▶ **GOAL**: Scan the data below for the string "names". Show every line where it turns up.

▶ **SOURCE MATERIAL**:
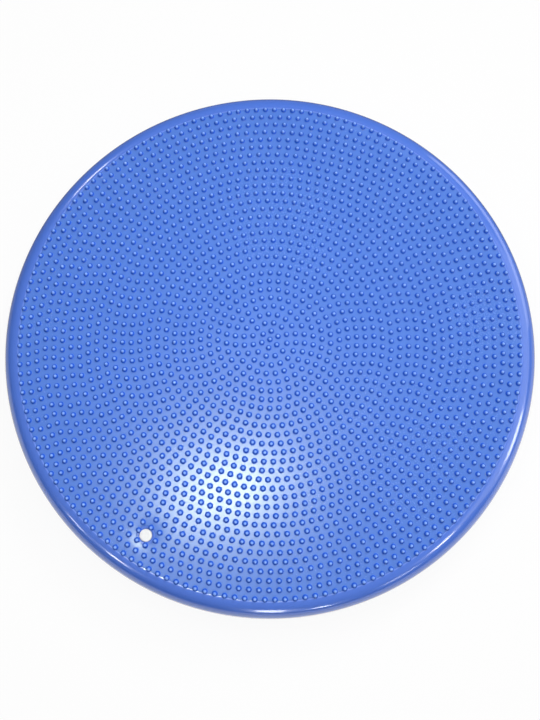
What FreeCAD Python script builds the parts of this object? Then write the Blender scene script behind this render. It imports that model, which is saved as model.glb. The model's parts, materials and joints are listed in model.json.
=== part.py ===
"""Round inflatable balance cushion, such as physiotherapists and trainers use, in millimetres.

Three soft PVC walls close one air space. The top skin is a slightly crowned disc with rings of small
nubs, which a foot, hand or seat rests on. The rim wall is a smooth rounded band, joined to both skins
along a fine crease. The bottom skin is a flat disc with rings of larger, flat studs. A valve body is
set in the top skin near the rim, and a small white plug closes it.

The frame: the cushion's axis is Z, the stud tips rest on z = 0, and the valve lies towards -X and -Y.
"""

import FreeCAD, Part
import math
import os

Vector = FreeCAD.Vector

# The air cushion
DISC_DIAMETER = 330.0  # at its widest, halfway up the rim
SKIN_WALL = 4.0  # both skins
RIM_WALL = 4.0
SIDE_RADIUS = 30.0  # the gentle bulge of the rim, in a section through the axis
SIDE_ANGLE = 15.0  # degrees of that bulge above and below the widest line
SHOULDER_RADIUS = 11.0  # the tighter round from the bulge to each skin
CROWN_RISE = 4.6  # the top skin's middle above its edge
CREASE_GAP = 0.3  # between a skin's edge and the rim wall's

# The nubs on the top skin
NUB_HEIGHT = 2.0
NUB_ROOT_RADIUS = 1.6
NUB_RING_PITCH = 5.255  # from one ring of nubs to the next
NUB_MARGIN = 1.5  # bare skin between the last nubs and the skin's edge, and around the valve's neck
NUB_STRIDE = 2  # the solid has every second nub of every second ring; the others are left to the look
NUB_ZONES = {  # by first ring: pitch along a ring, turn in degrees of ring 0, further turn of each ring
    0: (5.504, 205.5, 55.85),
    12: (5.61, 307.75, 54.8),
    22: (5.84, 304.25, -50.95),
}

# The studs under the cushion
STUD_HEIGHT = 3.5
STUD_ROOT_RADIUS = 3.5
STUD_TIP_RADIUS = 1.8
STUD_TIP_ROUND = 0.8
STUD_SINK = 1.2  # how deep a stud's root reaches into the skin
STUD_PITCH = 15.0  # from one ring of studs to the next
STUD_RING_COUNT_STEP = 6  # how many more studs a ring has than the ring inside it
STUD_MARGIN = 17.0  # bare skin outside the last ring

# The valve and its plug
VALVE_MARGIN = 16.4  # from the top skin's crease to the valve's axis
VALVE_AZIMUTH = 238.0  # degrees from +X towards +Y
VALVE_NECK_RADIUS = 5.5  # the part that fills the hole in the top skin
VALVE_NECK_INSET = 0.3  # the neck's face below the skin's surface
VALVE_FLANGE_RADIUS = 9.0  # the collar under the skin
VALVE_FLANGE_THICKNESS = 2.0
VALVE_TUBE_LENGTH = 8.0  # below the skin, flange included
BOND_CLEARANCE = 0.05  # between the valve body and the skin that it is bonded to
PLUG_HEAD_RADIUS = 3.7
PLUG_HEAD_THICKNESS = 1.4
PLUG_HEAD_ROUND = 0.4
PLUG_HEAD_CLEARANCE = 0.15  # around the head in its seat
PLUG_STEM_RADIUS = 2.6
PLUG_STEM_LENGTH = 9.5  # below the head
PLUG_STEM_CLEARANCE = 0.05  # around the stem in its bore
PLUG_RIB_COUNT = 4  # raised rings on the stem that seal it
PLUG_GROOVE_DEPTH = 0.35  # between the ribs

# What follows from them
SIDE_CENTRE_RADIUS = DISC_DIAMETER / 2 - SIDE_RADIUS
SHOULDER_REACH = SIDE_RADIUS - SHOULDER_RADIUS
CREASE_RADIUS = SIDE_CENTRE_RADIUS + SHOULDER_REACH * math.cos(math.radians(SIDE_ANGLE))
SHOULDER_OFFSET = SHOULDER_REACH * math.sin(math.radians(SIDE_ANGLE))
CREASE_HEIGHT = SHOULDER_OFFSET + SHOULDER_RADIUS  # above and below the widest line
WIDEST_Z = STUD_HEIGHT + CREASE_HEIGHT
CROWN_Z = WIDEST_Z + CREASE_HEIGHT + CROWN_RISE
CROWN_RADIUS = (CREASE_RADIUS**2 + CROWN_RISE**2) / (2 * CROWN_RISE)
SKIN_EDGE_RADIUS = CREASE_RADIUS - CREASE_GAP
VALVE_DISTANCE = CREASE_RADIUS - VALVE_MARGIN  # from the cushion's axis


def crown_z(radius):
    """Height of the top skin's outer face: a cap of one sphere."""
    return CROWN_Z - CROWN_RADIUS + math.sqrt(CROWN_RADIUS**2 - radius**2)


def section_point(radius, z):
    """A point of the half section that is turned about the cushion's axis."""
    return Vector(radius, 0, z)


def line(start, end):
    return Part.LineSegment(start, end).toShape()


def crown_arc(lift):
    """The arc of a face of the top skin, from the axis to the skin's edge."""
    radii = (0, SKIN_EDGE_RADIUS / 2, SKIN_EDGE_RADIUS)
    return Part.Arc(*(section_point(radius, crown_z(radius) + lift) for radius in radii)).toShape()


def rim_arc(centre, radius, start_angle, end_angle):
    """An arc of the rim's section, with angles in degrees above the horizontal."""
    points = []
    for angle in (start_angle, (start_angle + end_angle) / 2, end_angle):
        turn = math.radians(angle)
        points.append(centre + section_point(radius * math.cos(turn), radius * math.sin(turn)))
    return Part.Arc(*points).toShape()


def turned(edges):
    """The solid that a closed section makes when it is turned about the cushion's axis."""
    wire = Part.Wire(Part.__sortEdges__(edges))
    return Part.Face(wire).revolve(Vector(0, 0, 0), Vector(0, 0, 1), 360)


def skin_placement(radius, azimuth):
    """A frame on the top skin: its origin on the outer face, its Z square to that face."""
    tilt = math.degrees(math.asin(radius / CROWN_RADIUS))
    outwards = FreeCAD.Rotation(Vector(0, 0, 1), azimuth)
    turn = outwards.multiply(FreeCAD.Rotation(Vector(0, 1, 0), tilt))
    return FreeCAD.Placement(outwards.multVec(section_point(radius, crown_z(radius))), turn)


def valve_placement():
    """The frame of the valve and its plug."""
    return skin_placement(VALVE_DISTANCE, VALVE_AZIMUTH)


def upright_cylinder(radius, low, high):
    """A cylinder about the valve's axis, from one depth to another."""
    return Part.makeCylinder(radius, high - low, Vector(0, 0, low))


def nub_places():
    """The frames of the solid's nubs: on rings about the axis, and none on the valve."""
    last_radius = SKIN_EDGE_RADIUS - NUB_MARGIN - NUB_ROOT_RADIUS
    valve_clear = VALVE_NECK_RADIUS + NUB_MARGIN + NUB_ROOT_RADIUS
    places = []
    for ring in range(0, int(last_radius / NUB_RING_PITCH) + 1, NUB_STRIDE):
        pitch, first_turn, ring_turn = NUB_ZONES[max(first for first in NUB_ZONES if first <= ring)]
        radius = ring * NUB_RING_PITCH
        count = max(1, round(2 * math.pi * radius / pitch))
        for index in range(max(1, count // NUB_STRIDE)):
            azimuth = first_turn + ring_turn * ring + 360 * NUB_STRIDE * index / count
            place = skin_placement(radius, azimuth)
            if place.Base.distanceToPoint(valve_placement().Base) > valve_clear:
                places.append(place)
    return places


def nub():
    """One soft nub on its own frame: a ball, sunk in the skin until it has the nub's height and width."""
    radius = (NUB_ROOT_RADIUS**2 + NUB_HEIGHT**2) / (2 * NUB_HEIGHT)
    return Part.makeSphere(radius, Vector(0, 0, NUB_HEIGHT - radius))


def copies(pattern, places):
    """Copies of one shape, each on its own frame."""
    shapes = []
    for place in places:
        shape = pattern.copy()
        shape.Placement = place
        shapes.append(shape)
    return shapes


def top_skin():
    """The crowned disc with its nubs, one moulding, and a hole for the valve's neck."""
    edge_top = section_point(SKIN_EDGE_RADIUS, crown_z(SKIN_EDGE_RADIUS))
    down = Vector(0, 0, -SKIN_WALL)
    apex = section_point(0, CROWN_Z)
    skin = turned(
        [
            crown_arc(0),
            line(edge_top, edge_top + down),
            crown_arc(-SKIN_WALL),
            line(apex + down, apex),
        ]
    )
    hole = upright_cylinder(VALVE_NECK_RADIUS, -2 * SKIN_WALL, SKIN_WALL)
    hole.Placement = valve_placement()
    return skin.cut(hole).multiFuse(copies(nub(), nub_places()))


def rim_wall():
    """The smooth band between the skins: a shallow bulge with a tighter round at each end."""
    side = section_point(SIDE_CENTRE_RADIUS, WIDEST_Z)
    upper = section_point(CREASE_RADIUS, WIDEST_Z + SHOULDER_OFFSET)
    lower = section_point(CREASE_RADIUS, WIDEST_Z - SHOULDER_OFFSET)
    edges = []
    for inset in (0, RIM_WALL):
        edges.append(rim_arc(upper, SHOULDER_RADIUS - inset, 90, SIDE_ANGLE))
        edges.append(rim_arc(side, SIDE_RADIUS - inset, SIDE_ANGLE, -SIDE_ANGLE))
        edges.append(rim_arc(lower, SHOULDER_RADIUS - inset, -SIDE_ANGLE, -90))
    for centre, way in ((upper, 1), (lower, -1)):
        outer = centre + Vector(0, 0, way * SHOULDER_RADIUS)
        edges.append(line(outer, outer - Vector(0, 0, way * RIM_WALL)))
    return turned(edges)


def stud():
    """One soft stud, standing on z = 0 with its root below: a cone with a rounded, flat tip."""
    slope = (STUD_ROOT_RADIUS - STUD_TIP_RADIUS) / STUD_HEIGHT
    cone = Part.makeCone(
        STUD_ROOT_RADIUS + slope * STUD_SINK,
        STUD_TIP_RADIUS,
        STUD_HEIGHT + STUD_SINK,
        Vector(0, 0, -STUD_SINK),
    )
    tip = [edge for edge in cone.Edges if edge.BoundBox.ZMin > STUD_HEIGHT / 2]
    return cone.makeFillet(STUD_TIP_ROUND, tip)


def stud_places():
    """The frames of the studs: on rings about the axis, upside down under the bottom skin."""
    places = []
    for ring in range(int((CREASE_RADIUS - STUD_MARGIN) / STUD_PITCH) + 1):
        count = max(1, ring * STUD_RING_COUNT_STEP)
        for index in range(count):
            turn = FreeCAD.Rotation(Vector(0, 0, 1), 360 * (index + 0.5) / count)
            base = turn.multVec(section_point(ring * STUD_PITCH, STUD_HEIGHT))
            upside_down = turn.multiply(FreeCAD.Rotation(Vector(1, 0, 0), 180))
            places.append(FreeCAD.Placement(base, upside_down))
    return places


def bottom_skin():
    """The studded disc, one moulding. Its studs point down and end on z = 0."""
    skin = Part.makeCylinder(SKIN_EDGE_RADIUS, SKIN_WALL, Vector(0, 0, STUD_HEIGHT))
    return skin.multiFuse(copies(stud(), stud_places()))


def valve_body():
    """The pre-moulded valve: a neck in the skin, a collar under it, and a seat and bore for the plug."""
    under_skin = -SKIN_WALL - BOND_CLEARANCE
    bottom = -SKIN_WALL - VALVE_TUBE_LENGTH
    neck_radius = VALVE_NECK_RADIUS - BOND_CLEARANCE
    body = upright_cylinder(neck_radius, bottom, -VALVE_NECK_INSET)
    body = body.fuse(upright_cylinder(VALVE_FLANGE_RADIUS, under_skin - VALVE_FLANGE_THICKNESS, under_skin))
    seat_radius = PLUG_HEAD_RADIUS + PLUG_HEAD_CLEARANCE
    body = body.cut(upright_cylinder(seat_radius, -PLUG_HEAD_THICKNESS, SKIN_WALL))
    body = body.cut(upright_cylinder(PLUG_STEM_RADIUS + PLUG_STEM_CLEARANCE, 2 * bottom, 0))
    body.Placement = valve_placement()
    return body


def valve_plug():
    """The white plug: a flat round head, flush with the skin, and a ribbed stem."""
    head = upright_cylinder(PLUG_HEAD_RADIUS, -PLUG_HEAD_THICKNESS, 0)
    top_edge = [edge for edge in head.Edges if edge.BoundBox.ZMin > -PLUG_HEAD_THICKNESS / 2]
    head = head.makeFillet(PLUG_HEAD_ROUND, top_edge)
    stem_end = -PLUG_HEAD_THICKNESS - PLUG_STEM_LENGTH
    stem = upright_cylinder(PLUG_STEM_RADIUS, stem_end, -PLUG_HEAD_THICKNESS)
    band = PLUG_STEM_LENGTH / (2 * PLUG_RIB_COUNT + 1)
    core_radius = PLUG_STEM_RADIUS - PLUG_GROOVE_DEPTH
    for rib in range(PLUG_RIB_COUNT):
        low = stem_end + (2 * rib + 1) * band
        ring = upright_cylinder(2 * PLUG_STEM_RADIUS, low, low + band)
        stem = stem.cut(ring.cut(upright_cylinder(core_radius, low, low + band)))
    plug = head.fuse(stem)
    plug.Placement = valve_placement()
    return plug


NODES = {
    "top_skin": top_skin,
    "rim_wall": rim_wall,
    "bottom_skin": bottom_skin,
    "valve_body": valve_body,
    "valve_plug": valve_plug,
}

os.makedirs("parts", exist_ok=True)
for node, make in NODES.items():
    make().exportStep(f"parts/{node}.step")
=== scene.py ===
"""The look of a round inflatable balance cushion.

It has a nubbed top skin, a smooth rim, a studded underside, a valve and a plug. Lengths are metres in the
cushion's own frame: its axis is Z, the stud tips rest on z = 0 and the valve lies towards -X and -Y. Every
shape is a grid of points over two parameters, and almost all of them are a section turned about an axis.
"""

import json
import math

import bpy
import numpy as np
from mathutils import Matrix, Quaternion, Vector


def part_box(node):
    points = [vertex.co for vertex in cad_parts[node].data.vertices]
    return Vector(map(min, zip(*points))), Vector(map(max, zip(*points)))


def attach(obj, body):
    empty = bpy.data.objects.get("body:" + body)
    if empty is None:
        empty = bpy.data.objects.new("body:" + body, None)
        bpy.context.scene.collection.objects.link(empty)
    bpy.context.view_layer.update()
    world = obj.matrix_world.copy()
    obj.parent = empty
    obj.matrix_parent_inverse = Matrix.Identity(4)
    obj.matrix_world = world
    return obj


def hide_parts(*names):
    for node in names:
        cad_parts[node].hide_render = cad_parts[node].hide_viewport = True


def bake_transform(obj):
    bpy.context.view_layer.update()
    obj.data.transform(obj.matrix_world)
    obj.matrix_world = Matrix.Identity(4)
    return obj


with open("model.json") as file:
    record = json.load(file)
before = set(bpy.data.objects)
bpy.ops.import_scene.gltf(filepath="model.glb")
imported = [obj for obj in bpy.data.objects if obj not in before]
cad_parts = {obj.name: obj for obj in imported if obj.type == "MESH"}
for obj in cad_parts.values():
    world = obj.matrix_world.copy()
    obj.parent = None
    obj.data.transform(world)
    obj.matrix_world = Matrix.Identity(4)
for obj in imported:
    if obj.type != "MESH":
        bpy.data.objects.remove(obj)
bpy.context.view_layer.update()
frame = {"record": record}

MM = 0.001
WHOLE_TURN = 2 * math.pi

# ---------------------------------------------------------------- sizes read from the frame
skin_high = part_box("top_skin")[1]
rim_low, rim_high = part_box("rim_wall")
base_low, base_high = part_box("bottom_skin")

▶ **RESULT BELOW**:
def hide_parts(*names):
    for node in names:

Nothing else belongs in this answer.